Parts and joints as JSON ▸
+-------+
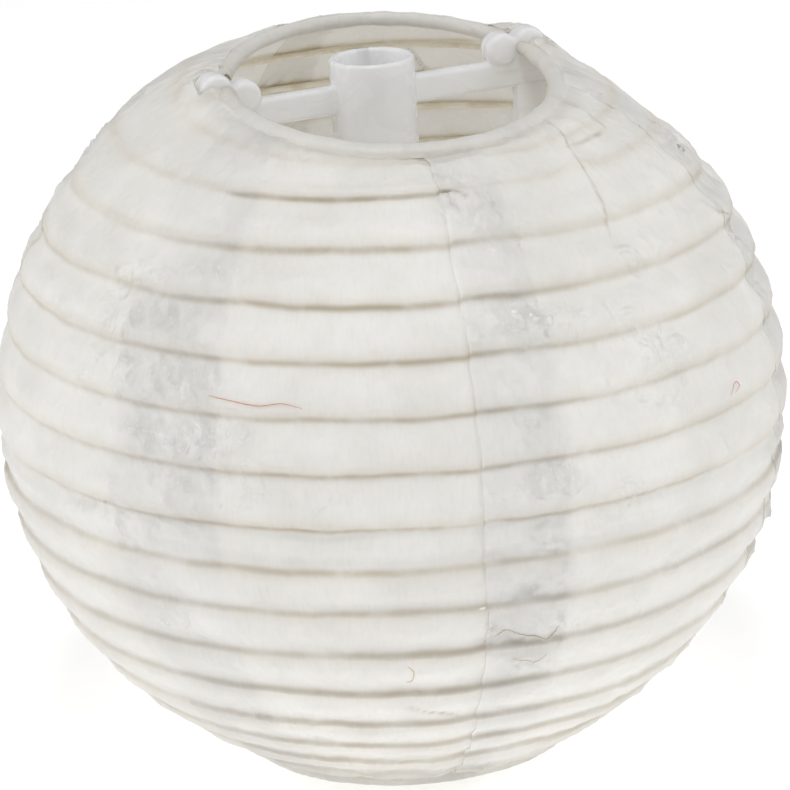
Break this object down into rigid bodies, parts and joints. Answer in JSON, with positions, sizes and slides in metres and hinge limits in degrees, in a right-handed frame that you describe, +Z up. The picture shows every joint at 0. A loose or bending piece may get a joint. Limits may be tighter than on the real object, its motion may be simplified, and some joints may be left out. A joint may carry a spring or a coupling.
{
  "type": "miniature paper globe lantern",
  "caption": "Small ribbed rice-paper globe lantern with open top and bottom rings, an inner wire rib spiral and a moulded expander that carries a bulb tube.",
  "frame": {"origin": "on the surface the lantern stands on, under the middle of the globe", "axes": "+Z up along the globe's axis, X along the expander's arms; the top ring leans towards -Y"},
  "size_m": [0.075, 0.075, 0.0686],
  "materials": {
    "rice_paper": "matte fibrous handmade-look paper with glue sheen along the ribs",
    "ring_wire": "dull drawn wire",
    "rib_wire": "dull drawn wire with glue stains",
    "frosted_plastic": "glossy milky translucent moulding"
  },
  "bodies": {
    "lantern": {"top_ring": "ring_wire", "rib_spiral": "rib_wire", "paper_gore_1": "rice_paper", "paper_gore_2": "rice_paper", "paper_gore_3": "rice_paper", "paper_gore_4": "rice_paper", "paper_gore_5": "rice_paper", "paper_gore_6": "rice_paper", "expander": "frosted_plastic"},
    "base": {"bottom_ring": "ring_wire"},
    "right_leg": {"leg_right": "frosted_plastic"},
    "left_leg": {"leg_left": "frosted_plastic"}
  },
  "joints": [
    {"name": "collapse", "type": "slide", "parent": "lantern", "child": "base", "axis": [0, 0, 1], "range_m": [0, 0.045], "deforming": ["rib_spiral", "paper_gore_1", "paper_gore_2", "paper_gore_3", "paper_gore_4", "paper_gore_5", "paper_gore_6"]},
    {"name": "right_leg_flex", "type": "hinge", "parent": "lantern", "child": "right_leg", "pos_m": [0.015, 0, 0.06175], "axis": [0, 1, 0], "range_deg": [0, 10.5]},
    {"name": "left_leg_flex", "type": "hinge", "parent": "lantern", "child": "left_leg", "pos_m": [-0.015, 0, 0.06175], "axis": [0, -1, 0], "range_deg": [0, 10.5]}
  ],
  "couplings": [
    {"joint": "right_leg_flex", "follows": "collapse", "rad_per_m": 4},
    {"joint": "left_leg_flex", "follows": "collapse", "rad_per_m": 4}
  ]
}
+-------+
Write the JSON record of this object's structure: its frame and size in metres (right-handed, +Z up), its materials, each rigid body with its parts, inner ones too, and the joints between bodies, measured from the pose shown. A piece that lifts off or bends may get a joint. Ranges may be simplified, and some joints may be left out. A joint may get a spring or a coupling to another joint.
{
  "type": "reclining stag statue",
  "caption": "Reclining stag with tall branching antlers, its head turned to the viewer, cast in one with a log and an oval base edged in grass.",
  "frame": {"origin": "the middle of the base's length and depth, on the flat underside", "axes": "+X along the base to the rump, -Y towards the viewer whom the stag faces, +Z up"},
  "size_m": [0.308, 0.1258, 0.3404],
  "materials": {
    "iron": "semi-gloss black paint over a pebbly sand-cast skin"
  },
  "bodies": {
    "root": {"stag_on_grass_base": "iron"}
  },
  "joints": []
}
+-------+
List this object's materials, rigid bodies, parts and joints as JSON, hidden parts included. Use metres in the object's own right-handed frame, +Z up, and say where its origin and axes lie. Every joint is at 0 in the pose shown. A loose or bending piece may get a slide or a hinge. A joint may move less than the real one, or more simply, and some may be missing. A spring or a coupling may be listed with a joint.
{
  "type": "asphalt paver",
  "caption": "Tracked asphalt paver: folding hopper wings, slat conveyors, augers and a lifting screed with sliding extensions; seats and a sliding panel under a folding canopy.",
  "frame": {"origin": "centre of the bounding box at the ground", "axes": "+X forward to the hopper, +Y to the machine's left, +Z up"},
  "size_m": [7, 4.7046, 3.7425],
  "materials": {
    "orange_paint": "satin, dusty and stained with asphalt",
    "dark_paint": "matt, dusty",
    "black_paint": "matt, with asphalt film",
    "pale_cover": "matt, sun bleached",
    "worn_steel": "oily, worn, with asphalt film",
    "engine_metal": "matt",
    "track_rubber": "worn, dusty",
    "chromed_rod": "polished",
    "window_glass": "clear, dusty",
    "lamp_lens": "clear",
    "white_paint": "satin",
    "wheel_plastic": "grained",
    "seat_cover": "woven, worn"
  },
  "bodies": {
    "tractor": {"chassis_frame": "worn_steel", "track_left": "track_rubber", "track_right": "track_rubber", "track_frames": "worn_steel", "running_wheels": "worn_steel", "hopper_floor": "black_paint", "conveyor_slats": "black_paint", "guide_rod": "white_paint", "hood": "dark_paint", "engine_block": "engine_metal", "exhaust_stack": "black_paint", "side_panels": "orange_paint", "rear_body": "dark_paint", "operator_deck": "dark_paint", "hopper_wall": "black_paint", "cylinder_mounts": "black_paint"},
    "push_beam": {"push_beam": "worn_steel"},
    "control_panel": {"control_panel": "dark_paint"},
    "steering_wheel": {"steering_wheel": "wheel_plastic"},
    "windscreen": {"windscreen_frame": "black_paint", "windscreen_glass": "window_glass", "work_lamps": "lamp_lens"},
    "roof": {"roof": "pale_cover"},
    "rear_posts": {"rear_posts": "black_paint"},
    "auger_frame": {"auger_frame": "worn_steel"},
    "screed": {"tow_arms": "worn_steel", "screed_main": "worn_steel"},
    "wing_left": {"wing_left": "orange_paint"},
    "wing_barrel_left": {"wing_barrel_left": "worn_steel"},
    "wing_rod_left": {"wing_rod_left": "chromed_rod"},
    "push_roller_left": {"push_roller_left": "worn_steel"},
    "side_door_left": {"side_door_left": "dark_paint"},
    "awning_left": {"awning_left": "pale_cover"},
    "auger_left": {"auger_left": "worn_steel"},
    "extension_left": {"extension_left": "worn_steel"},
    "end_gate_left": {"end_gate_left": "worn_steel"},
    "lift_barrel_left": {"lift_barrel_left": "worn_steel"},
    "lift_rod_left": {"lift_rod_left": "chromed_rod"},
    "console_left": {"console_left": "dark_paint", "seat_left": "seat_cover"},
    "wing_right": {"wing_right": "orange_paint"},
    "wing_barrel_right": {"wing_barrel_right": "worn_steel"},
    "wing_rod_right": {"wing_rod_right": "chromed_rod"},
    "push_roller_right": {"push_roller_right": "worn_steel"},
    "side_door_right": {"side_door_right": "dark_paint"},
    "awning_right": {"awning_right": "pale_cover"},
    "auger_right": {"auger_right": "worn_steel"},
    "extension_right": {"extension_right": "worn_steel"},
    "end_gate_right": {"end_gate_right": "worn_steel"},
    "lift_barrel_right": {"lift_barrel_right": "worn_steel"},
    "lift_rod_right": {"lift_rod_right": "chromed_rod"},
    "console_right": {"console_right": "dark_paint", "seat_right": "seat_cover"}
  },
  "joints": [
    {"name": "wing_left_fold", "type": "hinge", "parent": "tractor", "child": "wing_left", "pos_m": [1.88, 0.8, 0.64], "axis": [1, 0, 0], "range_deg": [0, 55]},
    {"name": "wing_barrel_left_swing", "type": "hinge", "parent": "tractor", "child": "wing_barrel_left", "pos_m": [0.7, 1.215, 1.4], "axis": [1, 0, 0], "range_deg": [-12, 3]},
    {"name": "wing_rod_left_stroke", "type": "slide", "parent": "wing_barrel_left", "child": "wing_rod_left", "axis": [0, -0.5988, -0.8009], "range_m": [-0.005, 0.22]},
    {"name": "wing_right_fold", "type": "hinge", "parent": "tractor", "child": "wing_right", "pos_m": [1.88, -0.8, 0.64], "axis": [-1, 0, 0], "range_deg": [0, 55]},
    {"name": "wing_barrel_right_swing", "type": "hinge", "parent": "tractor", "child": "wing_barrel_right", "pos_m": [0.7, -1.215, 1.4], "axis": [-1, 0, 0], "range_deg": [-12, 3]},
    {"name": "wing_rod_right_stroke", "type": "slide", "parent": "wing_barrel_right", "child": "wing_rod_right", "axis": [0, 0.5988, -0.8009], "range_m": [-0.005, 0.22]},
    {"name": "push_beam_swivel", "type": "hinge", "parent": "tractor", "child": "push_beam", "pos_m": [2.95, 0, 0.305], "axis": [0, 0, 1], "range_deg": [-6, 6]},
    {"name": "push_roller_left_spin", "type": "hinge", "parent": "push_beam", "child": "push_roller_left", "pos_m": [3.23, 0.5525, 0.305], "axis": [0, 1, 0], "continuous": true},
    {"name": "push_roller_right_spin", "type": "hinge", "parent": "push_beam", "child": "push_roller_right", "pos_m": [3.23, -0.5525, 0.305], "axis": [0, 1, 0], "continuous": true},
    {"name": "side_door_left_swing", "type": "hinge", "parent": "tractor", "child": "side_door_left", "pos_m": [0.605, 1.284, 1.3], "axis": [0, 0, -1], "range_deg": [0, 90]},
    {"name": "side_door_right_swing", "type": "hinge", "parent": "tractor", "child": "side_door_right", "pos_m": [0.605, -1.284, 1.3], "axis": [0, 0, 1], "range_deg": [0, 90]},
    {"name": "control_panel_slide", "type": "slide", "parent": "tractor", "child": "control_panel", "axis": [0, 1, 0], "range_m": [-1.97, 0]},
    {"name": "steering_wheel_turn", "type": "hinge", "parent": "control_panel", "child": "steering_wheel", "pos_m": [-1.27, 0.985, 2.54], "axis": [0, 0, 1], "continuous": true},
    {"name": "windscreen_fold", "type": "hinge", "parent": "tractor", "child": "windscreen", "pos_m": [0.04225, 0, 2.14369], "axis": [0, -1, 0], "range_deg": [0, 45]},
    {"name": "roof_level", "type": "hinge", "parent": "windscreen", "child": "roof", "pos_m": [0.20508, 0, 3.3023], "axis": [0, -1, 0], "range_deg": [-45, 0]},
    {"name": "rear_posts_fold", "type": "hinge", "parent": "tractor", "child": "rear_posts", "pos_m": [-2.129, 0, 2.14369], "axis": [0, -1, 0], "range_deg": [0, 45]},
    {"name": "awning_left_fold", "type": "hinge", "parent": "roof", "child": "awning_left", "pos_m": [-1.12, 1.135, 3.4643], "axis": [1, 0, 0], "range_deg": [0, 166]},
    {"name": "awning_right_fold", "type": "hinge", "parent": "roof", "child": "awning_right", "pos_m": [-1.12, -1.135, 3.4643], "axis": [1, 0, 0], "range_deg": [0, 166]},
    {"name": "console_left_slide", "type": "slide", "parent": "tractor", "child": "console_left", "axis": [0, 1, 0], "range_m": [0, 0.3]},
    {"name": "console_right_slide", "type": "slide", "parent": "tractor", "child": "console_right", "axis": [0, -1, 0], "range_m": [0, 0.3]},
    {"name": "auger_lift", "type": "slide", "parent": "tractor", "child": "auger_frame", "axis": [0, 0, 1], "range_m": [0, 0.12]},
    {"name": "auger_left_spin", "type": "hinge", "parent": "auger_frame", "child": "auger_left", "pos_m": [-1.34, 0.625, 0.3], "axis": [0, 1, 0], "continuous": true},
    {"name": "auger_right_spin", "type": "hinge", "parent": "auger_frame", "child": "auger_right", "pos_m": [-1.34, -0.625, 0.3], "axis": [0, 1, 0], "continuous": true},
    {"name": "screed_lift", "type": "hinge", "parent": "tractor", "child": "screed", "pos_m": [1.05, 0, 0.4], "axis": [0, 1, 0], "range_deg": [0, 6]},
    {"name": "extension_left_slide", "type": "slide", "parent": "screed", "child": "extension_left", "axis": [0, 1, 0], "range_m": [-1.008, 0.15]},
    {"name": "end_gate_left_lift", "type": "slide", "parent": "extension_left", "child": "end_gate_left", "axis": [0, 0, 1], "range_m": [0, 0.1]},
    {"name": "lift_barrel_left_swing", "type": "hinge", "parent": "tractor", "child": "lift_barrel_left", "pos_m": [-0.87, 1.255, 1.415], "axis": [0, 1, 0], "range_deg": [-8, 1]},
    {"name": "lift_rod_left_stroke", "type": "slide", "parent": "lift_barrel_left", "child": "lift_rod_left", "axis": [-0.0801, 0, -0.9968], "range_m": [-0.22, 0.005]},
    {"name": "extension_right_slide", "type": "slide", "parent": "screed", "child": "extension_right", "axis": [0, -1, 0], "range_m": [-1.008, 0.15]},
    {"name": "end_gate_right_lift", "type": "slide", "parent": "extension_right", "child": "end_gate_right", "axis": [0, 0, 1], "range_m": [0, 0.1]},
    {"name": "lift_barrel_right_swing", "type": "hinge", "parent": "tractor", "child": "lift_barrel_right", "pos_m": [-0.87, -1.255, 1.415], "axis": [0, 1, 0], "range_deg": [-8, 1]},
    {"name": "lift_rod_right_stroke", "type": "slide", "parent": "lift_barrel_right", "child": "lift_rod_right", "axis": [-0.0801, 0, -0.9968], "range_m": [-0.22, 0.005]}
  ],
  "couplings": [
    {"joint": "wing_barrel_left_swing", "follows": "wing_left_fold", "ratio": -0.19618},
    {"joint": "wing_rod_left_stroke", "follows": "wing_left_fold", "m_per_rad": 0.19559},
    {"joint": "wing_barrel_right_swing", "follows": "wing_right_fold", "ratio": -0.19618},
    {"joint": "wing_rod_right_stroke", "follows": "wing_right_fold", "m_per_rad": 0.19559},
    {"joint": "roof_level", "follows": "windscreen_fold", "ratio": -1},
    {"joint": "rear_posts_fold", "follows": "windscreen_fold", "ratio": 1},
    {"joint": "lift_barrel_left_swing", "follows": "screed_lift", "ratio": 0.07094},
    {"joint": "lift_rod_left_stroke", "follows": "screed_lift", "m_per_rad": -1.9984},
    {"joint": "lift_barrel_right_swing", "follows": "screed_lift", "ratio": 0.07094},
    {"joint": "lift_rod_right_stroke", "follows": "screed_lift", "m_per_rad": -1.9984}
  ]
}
+-------+
What to work on ▸
From the data above, copy each line that has the string "inner".

Exercise result ▸
  "caption": "Small ribbed rice-paper globe lantern with open top and bottom rings, an inner wire rib spiral and a moulded expander that carries a bulb tube.",
Write the JSON record of this object's structure: its frame and size in metres (right-handed, +Z up), its materials, each rigid body with its parts, inner ones too, and the joints between bodies, measured from the pose shown. A piece that lifts off or bends may get a joint. Ranges may be simplified, and some joints may be left out. A joint may get a spring or a coupling to another joint.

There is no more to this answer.